What you have to do
Your task is to repeat only the lines from the one with "frame_screws();" through the one with "obj.parent = empty", exactly as they stand, both ends included.

===============

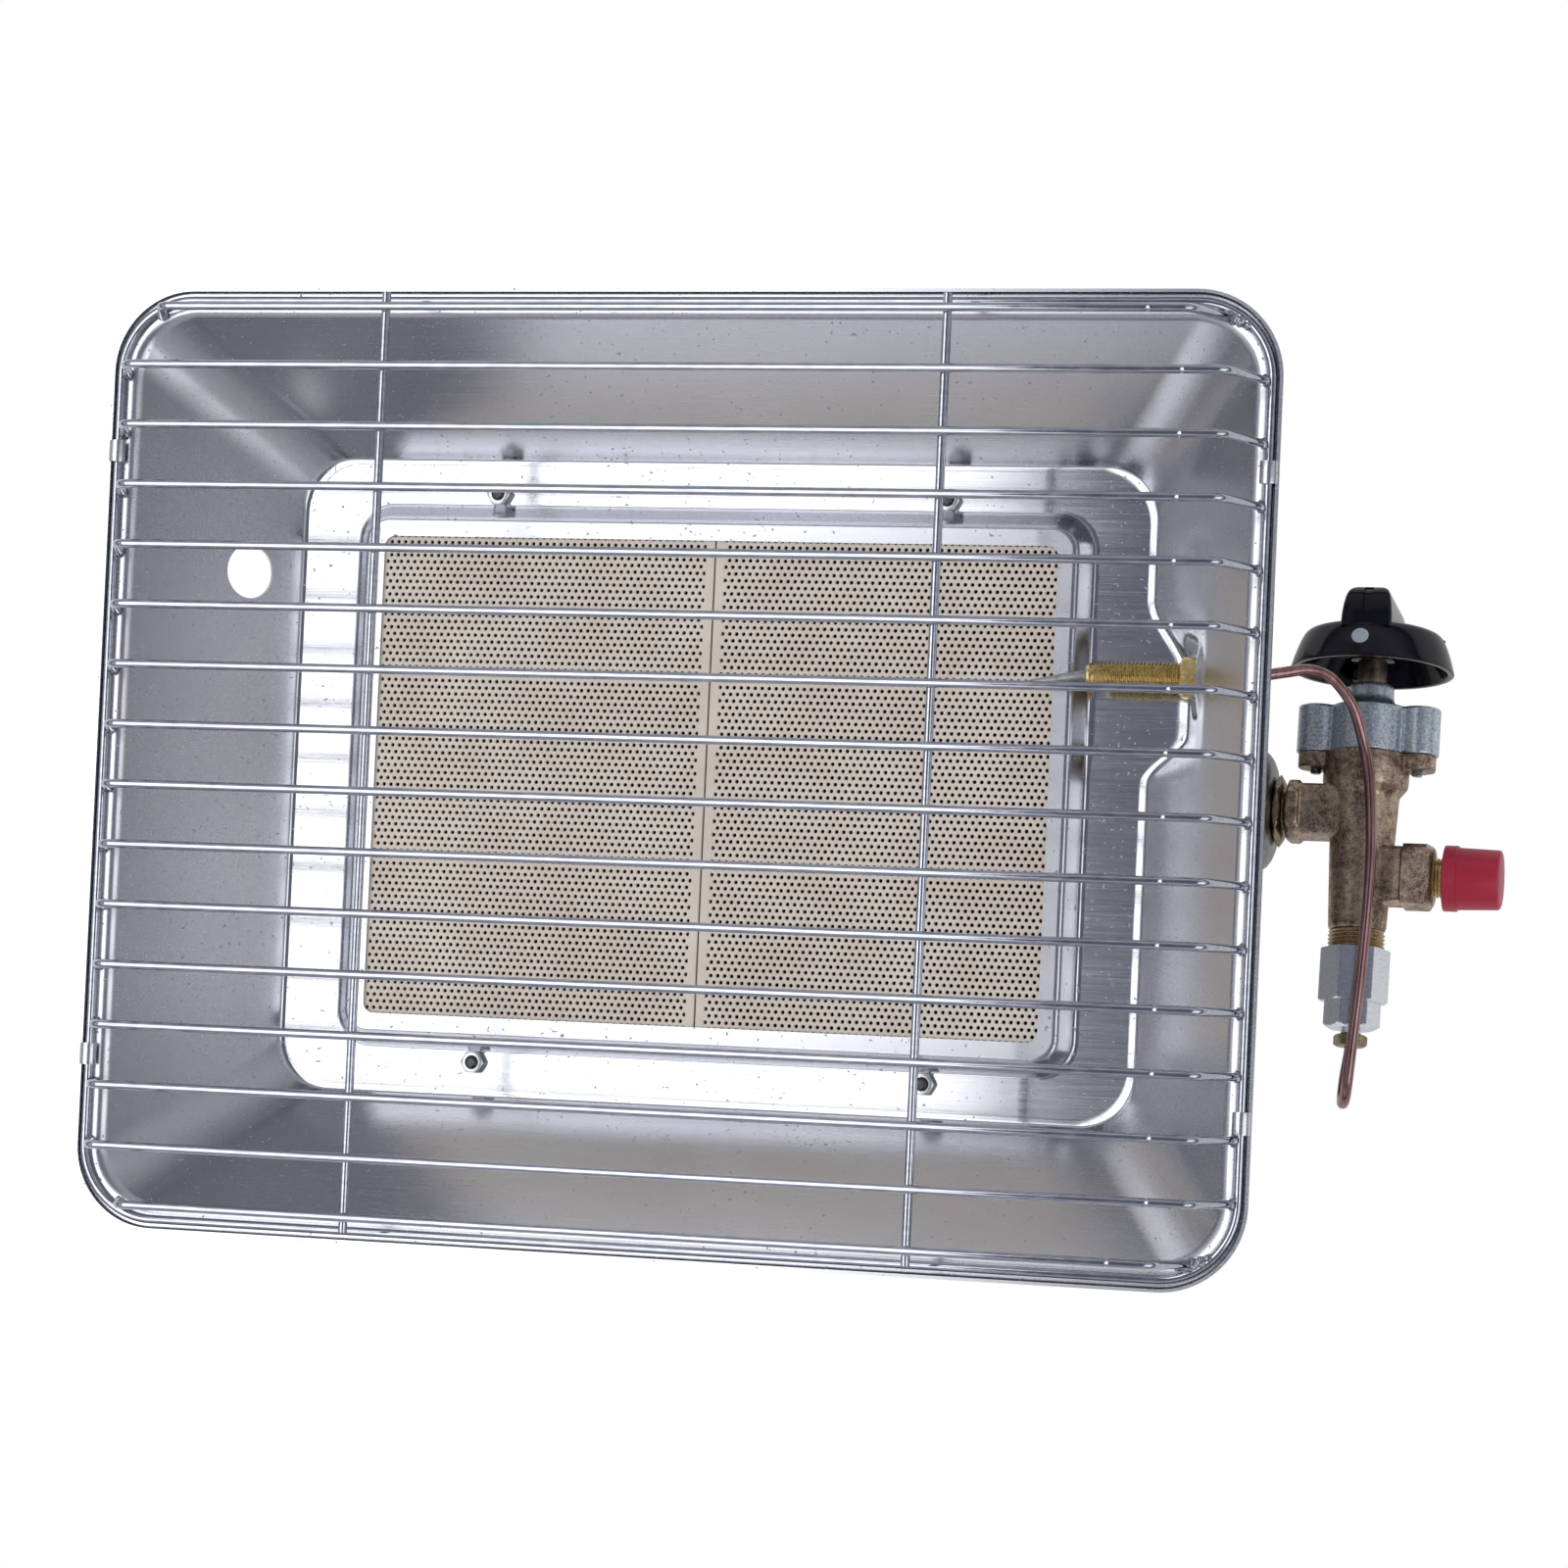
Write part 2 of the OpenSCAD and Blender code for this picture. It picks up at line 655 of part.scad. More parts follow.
module valve_body() {
  thread_r = magnet_thread_d / 2;
  color([0.5, 0.41, 0.29])
  stand() {
    difference() {
      union() {
        along_spindle()
          rotate_extrude($fn = 72)
            polygon([
              [0, -38], [thread_r, -38], [thread_r, -29.8], [7.3, -29.4], [7.3, -28], [8.65, 3], [8.8, 4.5],
              [10.8, 6.6], [10.8, flange_y], [0, flange_y]
            ]);
        along_spindle(flange_y)
          linear_extrude(cover_y - flange_y)
            eared(10.8, ear_x - 0.4, 5, 6.4);
        on_valve() {
          translate([-outlet_end + 1, 0, 0])
            along_x()
              cut_square(6.5, 0.8, outlet_end - 1);
          translate([-outlet_end, 0, 0])
            along_x()
              cut_square(7.6, 3.6, 3.4);
          translate([0, -inlet_drop, 0])
            along_x()
              cut_square(7, 1.3, inlet_seat);
        }
      }
      along_spindle(-6.3)
        cylinder(r = plug_r + run_gap, h = 30, $fn = 56);
      along_spindle(-39)
        cylinder(r = 5.3, h = 29, $fn = 48);
      along_spindle(-20)
        cylinder(r = 3, h = 20, $fn = 48);
      on_valve() {
        translate([-outlet_end - 2, 0, 0])
          along_x()
            cylinder(r = 2, h = outlet_end, $fn = 32);
        translate([0, -inlet_drop, 0])
          along_x()
            cylinder(r = 2.4, h = inlet_seat + 1, $fn = 32);
        translate([7, -inlet_drop, 0])
          along_x()
            cylinder(r = 4.5 + pin_gap, h = inlet_seat, $fn = 48);
        for (s = [-1, 1])
          translate([s * ear_x, 0, 0])
            rotate([-90, 0, 0])
              cylinder(r = 1.5 + pin_gap, h = 20, $fn = 24);
      }
    }
  }
}

module valve_cover() {
  color([0.66, 0.7, 0.75])
  stand()
    difference() {
      union() {
        along_spindle()
          rotate_extrude($fn = 72)
            polygon([
              [0, cover_y], [10, cover_y], [10, cover_top - 0.8], [9.2, cover_top], [7.8, cover_top + 0.5],
              [6.5, cover_top + 1.5], [5.8, cover_top + 3], [5.8, neck_end - 0.5], [5.3, neck_end],
              [0, neck_end]
            ]);
        along_spindle(cover_y)
          linear_extrude(cover_top - cover_y)
            eared(8, ear_x, 5.2, 8);
      }
      along_spindle(14)
        cylinder(r = 7.6, h = 11, $fn = 56);
      along_spindle(20)
        cylinder(r = spindle_r + run_gap, h = 20, $fn = 48);
      for (s = [-1, 1])
        along_spindle(cover_y - 1)
          translate([s * ear_x, 0, 0]) {
            cylinder(r = 1.5 + pin_gap, h = 20, $fn = 24);
            translate([0, 0, cover_top - cover_y - 1.5])
              cylinder(r = 2.9, h = 5, $fn = 32);
          }
    }
}

module cover_screws() {
  color([0.6, 0.61, 0.63])
  stand()
    for (s = [-1, 1])
      along_spindle(cover_top - 2.5)
        translate([s * ear_x, 0, 0])
          difference() {
            union() {
              translate([0, 0, -15.5])
                cylinder(r = 1.5, h = 16, $fn = 24);
              cylinder(r = 2.75, h = 2, $fn = 32);
            }
            translate([-3, -0.4, 1.2])
              cube([6, 0.8, 2]);
          }
}

module taper_plug() {
  color([0.75, 0.6, 0.3])
  stand()
    difference() {
      along_spindle(-6)
        cylinder(r = plug_r, h = plug_top + 6, $fn = 56);
      along_spindle(-7)
        cylinder(r = 2 + run_gap, h = 16, $fn = 32);
      on_valve()
        cylinder(r = 2, h = 14, center = true, $fn = 32);
    }
}

module spindle() {
  shoulder = plug_top + knob_travel + 0.6;
  color([0.6, 0.48, 0.25])
  stand()
    difference() {
      along_spindle()
        rotate_extrude($fn = 56)
          polygon([[0, -14], [2, -14], [2, shoulder], [spindle_r, shoulder], [spindle_r, 42.5], [0, 42.5]]);
      on_valve()
        translate([-5, 34.2, spindle_flat])
          cube([10, 12, 5]);
    }
}

module knob() {
  mouth = knob_d / 2;
  hub_y = neck_end + knob_travel + 0.4;
  color([0.07, 0.07, 0.09])
  stand()
    difference() {
      union() {
        along_spindle()
          rotate_extrude($fn = 96)
            polygon([
              [mouth - 1.5, 36.5], [mouth, 36.5], [mouth - 0.2, 37.6], [mouth - 0.9, 40], [mouth - 1.8, 42.6],
              [mouth - 2.7, 44.6], [mouth - 3.4, 45.6], [mouth - 4.4, 46.3], [mouth - 7.6, 47.1],
              [mouth - 12, 47.8], [0, 48], [0, 44.8], [mouth - 6.2, 44.8], [mouth - 4.8, 43.8],
              [mouth - 2.4, 38.6]
            ]);
        along_spindle(hub_y)
          cylinder(r = 5.6, h = 45.6 - hub_y, $fn = 48);
        on_valve()
          translate([-7, 37.2, 3.4 - mouth])
            cube([2.4, 8, 4.4]);
        on_valve()
          for (a = [0, 90])
            rotate([0, a, 0])
              translate([-mouth + 2.5, 40.2, -0.6])
                cube([knob_d - 5, 5, 1.2]);
        on_valve()
          hull() {
            translate([0, 44.8, 0])
              rotate([-90, 0, 0])
                linear_extrude(0.5)
                  polygon(outline(6.3, 17.4, 1.4));
            translate([0, 52, 0])
              rotate([-90, 0, 0])
                linear_extrude(0.5)
                  polygon(outline(5.6, 16.2, 1.4));
            translate([0, 54.6, 0])
              rotate([-90, 0, 0])
                linear_extrude(0.5)
                  polygon(outline(4.9, 14.2, 1.4));
            translate([0, 55.4, 0])
              rotate([-90, 0, 0])
                linear_extrude(0.5)
                  polygon(outline(4.1, 12.6, 1.4));
          }
      }
      difference() {
        along_spindle(37)
          cylinder(r = spindle_r + pin_gap, h = 5.7, $fn = 48);
        on_valve()
          translate([-5, 36, spindle_flat + 0.05])
            cube([10, 12, 5]);
      }
      on_valve()
        translate([-0.7, 49, 15.4])
          cube([1.4, 5.6, 4]);
      dot_place()
        cylinder(r = dot_r + pin_gap, h = 3, $fn = 32);
    }
}

// The place of the knob's index dot, on the slope of its skirt toward the window side.
module dot_place() {
  on_valve()
    rotate([0, -3, 0])
      translate([0, 41.6, knob_d / 2 - 2])
        rotate([-19, 0, 0])
          children();
}

module knob_dot() {
  color([0.85, 0.9, 0.93])
  stand()
    dot_place()
      cylinder(r = dot_r, h = 0.65, $fn = 32);
}

module magnet_unit() {
  color([0.68, 0.69, 0.7])
  stand()
    along_spindle()
      difference() {
        union() {
          translate([0, 0, -48.2])
            rotate([0, 0, MAGNET_TURN])
              hexagon(magnet_af, 13.5);
          intersection() {
            translate([0, 0, -55])
              rotate([0, 0, MAGNET_TURN])
                hexagon(magnet_af - 2.8, 6.8);
            rotate_extrude($fn = 56)
              polygon([[0, -55], [5.8, -55], [7.6, -53.6], [7.6, -48.2], [0, -48.2]]);
          }
          translate([0, 0, -56.2])
            cylinder(r = 2.6, h = 2, $fn = 32);
        }
        translate([0, 0, -38.2])
          cylinder(r = magnet_thread_d / 2 + pin_gap, h = 6, $fn = 56);
        translate([0, 0, -57])
          cylinder(r = lead_d / 2 + run_gap, h = 3, $fn = 24);
      }
}

module lead_nut() {
  color([0.74, 0.62, 0.3])
  stand()
    along_spindle()
      difference() {
        translate([0, 0, -59.4])
          hexagon(7.5, 3);
        translate([0, 0, -62])
          cylinder(r = lead_d / 2 + run_gap, h = 8, $fn = 24);
      }
}

function spline(p, i, t) =
  let(
    a = p[max(i - 1, 0)],
    b = p[i],
    c = p[i + 1],
    d = p[min(i + 2, len(p) - 1)]
  )
  0.5 * (2 * b + (c - a) * t + (2 * a - 5 * b + 4 * c - d) * t * t + (3 * b - a - 3 * c + d) * t * t * t);

function unit(v) = v / norm(v);

module copper_lead() {
  sides = 8;
  path = concat([for (i = [0 : len(LEAD) - 2], k = [0 : 3]) spline(LEAD, i, k / 4)], [LEAD[len(LEAD) - 1]]);
  last = len(path) - 1;
  rings = [
    for (i = [0 : last])
      let(
        along = unit(path[min(i + 1, last)] - path[max(i - 1, 0)]),
        up = unit(cross(along, [1, 0.2, 0.9])),
        side = cross(along, up)
      )
      [
        for (k = [0 : sides - 1])
          path[i] + lead_d / 2 * (cos(360 * k / sides) * up + sin(360 * k / sides) * side)
      ]
  ];
  color([0.45, 0.25, 0.2])
  stand()
    polyhedron(
      points = [for (ring = rings) each ring],
      faces = concat(
        [[for (k = [0 : sides - 1]) k]],
        [
          for (i = [0 : last - 1], k = [0 : sides - 1])
            each [
              [i * sides + k, (i + 1) * sides + k, (i + 1) * sides + (k + 1) % sides],
              [i * sides + k, (i + 1) * sides + (k + 1) % sides, i * sides + (k + 1) % sides]
            ]
        ],
        [[for (k = [sides - 1 : -1 : 0]) last * sides + k]]
      )
    );
}

module sensor_bushing() {
  color([0.8, 0.65, 0.33])
  stand()
    translate([seat_x, sensor_y, sensor_z])
      along_x()
        rotate_extrude($fn = 48)
          polygon([
            [1.55, -28.55], [bushing_d / 2 - 0.6, -28.55], [bushing_d / 2, -27.95], [bushing_d / 2, 6.35],
            [bushing_d / 2 - 0.6, 6.95], [1.55, 6.95]
          ]);
}

module sensor_nuts() {
  color([0.8, 0.65, 0.33])
  stand()
    for (x = [seat_x - 4.7, seat_x + 0.7])
      translate([x, sensor_y, sensor_z])
        along_x()
          difference() {
            hexagon(sensor_af, 4.7);
            translate([0, 0, -1])
              cylinder(r = bushing_d / 2 + pin_gap, h = 7, $fn = 48);
          }
}

module sensor_probe() {
  color([0.5, 0.5, 0.5])
  stand()
    translate([seat_x - 29.55, sensor_y, sensor_z]) {
      along_x()
        cylinder(r = 1.5, h = 14, $fn = 32);
      translate([0.5, 0, 0])
        rotate([0, 0, 188])
          along_x()
            cylinder(r1 = 1.5, r2 = 0.5, h = 16.2, $fn = 32);
    }
}

module inlet_union() {
  thread_r = inlet_thread_d / 2;
  color([0.72, 0.58, 0.3])
  stand()
    on_valve()
      translate([0, -inlet_drop, 0])
        along_x()
          difference() {
            union() {
              intersection() {
                translate([0, 0, inlet_seat])
                  cut_square(inlet_af / 2, 1.3, 7.5);
                rotate_extrude($fn = 56)
                  polygon([
                    [0, inlet_seat], [9.9, inlet_seat], [9.9, inlet_seat + 6], [7.1, inlet_seat + 7.5],
                    [0, inlet_seat + 7.5]
                  ]);
              }
              rotate_extrude($fn = 56)
                polygon([
                  [0, 7.6], [4.5, 7.6], [4.5, inlet_seat + 7.4], [5, inlet_seat + 7.4], [5, 20.8],
                  [thread_r - 0.8, 20.8], [thread_r, 21.6], [thread_r, 31.6], [thread_r - 0.8, 32.4],
                  [0, 32.4]
                ]);
            }
            translate([0, 0, 6])
              cylinder(r = 2.6, h = 30, $fn = 40);
          }
}

module dust_cap() {
  cap_r = dust_cap_d / 2;
  wall_r = inlet_thread_d / 2 + run_gap;
  color([0.7, 0.13, 0.2])
  stand()
    on_valve()
      translate([0, -inlet_drop, 0])
        along_x()
          rotate_extrude($fn = 72)
            polygon([
              [wall_r, 21.2], [cap_r + 0.5, 21.2], [cap_r + 0.5, 24.6], [cap_r, 24.8],
              [cap_r - 0.3, cap_end - 0.7], [cap_r - 0.9, cap_end], [0, cap_end], [0, 33.4], [wall_r, 33.4]
            ]);
}

tray();
burner_box();
plate_seal();
plate_left();
plate_right();
frame_screws();
frame_nuts();
mixing_tube();
tube_cap();
jet_holder();
lock_nut();
guard_hoop();
guard_bars();
guard_end_bars();
guard_ties();
valve_body();
valve_cover();
cover_screws();
taper_plug();
spindle();
knob();
knob_dot();
magnet_unit();
lead_nut();
copper_lead();
sensor_bushing();
sensor_nuts();
sensor_probe();
inlet_union();
dust_cap();
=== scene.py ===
"""The looks of a portable propane heater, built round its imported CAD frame."""

import math

import bmesh
import bpy
import numpy as np
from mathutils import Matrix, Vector


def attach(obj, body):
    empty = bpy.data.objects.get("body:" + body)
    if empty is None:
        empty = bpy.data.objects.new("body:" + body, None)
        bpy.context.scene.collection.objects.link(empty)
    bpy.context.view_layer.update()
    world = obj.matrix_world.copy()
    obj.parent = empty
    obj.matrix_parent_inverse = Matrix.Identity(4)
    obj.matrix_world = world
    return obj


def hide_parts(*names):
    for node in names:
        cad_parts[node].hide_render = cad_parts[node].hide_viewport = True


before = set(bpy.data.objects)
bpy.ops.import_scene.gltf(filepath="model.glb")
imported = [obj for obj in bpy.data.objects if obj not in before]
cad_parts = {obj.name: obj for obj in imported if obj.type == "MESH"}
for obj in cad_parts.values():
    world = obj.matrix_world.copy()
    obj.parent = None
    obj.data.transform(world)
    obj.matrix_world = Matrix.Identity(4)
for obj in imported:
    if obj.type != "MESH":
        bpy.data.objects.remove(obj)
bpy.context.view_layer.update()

# Sizes in millimetres, measured from the middle of the burner window at the height of its lip.
MID_X = 24.9
BOX_H = 54.0
SHEET = 0.8
FLOOR_Z = -4.7
FLANGE_Z = 38.9
SENSOR_Y = 29.3
SENSOR_Z = 9.0
SEAT_X = 129.05
VALVE_X = 165.8
TUBE_Y = -1.0
TUBE_Z = -27.0
LEAN = math.radians(7.5)
INLET_Y = -15.8
OUTLET_END = 19.2
WIRE = 1.1
HOOP_X = 148.9
HOOP_Y = 117.5
HOOP_R = 19
HOOP_Z = FLANGE_Z + WIRE
BAR_Z = 57.5
BAR_PITCH = 15.17
PLATE_Z = -0.85
HOLE_Y = 51.5
HOLE_Z = 8.9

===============

Solution for this task
frame_screws();
frame_nuts();
mixing_tube();
tube_cap();
jet_holder();
lock_nut();
guard_hoop();
guard_bars();
guard_end_bars();
guard_ties();
valve_body();
valve_cover();
cover_screws();
taper_plug();
spindle();
knob();
knob_dot();
magnet_unit();
lead_nut();
copper_lead();
sensor_bushing();
sensor_nuts();
sensor_probe();
inlet_union();
dust_cap();
=== scene.py ===
"""The looks of a portable propane heater, built round its imported CAD frame."""

import math

import bmesh
import bpy
import numpy as np
from mathutils import Matrix, Vector


def attach(obj, body):
    empty = bpy.data.objects.get("body:" + body)
    if empty is None:
        empty = bpy.data.objects.new("body:" + body, None)
        bpy.context.scene.collection.objects.link(empty)
    bpy.context.view_layer.update()
    world = obj.matrix_world.copy()
    obj.parent = empty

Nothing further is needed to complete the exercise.